I suppose that I could muster a few opinions on the specifics. I could point out that Hayley Atwell is so charming, so smart, and so good in this that (despite her having a pretty great career) I still feel like this film is proof-pudding that Hollywood has been wasting that potential and utterly coming up short in letting her demonstrate that talent. I could point out that she’s why the movie feels pretty grounded on the whole. Or maybe I could talk about how I wish the marketing blitz held back on more of the big action beats. Or I could talk about the inherent problems of “breaking up the last film into two parts” always feeling a bit underwhelming, what with the Fast X and Spider-Verse of things these days. Or I could get lost in the weeds of where Dead Reckoning ranks in relative “comparison” to the other films, though I get the instinct. But the truth is that the only real conversation that interests me about the film is a thematic one.
It is also a spoiler-y, so caution - the rest is for those who have seen the film.
So by the end of the first big extended sequence, you realize this film is about something I find kind of fun and meta: Tom Cruise is fighting A.I. Well, it’s a rogue one, but still, it hits the very real world problem of how the rich and powerful are going to buy into this garbage as if it has actual insight. Yes, we live in an age of algorithms that are making short work of mass programming, but the brutal idiocy of these same programs creates the same host of issues we deal with today. And it’s a gentle reminder to all the tech-friendly execs out that, that correlation does not mean cause. No, eating ice cream at the start of a show does not make it better. No, an audience doesn’t “prefer” seasons that are four episodes long because they stop watching your boring shows after that long. You’re drawing the painfully wrong conclusions from the raw data because they only have a syntax and not a semantics. And it’s obvious to anyone who understands that fictional narrative depends on genuine dramatic engineering and not a host of surface-level details…
So what does this have to do with Mission: Impossible?
Kind of everything, oddly enough. Because the entire idea of this silly “impossible mission force” is that Cruise and company have been fighting probability every step of the way. And what is A.I. about other than betting on what is most likely. But they’re all about doing what is very, very unlikely. And by throwing Tom into a fight with an algorithm that is trying to predict his behavior, the film is also putting him in a meta-fight with the screenwriting conventions that have actually defined this series. It can predict the plot-twists, the tropes, the relationships, and even the character motives as it’s constantly trying to head him off at the pass. It’s essentially behaving like the Greek fates of dramas past, setting such lowly humans on their doomed paths.

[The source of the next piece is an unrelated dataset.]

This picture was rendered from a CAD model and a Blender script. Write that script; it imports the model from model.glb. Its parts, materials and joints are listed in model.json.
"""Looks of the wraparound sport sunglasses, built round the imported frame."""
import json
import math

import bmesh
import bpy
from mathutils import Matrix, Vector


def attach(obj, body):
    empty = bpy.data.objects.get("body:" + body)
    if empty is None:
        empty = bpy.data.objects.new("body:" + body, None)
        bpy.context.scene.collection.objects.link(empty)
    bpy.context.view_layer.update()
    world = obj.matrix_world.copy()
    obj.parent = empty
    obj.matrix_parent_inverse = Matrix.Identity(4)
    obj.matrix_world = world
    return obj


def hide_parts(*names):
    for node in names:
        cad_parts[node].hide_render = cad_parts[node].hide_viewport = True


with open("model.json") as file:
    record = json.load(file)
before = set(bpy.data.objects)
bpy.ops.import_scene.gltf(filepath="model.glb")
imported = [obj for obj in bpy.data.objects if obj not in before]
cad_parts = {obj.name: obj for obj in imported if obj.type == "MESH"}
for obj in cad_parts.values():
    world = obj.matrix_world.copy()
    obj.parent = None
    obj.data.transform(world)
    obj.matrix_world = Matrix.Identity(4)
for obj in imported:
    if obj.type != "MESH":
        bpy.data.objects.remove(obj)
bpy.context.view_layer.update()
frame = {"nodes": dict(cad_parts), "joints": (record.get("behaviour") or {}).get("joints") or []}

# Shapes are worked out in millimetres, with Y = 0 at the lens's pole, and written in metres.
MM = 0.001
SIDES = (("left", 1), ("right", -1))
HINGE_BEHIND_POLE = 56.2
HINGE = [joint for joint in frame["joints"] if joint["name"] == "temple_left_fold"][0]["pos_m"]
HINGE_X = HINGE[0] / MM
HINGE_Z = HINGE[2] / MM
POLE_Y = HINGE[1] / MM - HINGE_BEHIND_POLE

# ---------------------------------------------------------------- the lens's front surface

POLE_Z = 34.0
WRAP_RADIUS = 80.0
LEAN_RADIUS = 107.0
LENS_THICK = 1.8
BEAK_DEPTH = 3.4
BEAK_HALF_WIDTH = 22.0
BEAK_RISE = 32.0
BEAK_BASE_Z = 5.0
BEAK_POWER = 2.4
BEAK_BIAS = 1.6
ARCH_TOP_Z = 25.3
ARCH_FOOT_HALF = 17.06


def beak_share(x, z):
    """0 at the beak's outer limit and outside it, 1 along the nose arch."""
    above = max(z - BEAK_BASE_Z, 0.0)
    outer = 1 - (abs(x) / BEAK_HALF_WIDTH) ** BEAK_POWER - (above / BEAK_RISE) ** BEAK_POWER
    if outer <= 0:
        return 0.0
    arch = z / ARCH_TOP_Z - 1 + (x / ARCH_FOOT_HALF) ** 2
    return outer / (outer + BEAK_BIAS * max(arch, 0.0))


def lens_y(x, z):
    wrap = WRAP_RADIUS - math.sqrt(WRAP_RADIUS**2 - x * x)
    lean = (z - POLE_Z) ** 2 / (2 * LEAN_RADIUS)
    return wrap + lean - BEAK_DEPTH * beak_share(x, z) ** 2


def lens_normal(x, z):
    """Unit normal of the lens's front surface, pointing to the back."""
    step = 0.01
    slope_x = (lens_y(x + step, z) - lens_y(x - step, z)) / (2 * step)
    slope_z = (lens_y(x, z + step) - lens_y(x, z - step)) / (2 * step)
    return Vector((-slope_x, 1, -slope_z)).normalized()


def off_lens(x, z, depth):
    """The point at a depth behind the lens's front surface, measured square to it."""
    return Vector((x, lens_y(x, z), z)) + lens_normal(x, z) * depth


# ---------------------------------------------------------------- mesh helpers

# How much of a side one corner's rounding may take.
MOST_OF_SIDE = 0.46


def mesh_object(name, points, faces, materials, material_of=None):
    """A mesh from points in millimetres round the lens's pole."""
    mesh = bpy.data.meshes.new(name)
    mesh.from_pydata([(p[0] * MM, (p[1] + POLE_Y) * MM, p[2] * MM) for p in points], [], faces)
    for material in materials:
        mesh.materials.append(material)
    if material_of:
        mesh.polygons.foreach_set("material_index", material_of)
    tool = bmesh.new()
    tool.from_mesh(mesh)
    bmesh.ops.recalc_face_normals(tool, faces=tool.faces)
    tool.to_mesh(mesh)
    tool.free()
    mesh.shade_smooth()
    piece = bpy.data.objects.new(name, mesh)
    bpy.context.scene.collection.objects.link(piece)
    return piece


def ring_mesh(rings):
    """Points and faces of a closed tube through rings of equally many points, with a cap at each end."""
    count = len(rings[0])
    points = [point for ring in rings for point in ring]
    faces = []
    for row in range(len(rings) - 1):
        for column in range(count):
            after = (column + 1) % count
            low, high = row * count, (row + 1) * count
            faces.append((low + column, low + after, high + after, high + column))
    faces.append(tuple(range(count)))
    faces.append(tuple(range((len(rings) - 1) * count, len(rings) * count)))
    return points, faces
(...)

But every step of the way, what’s fascinating is that Cruise is constantly NOT trying to outsmart it - in fact, there’s many times he just plays right into the expectant hands and dire circumstances - but that’s because what’s actually grounding him at every step is just plain old dumb morality… And isn't it funny how that’s always what has helped him ultimately succeed?
Even if Ethan is a force of nature, the thing that these films always have is another character’s thematic through-line to balance off that (even if that’s our CIA villains in the last one). But here, this is a movie about “buying in.” Which is why it starts with a new recruit dropping a mission off and a Ghostly Ethan congratulating him on making the right choice. But it’s best manifested in the arc of Hayley Atwell’s character and the way she slowly comes to buy into what this whole shebang is really about. But alas, it does seem to directly come at the sacrifice of the Ilsa of it all, which perhaps feels a bit of another meta writing thing. Especially because the A.I. even identifies the pattern of their relationship, as they are stuck in the retract-come-together stasis. I understand where it goes feels a little… unceremonious? It’s even its own little meta commentary on the cyclical trope of “fridging” (in a way that shows deep awareness). But when it comes to the actual emotions of it all, everyone plays it genuinely, including Atwell, who feels sensitive to the mantle. And it’s one that gets to the simple, unignorable heart of these films.

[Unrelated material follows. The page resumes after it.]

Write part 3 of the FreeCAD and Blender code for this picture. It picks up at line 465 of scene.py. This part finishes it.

When recruiting Atwell, Hunt tells her that he can’t promise her safety. But he can promise that he will value her life more than his own. To which she offers the very human response of “you don’t even know me.” And it’s all about the retort: “why would that matter?” And he means that. He will try to save everyone all the time, always. That’s it. That’s Ethan. It’s his one thing. And even if it’s something we already know, it’s about the overwhelming simplicity of it, along with the essential certainty behind it. Because this has NEVER been a film series about making “the tough choices.” Such reasoning is for demagogues, anyway. No, this is about making the simplest choice, again, and again, and again, for everyone. And it’s about buying into why that matters. It’s not logical. Nor does it even really care about what’s possible. But contrary to what any algorithm can understand: it’s human. And for that, along with all craft-centric reasons listed above…
I’ll take all the reckoning they got.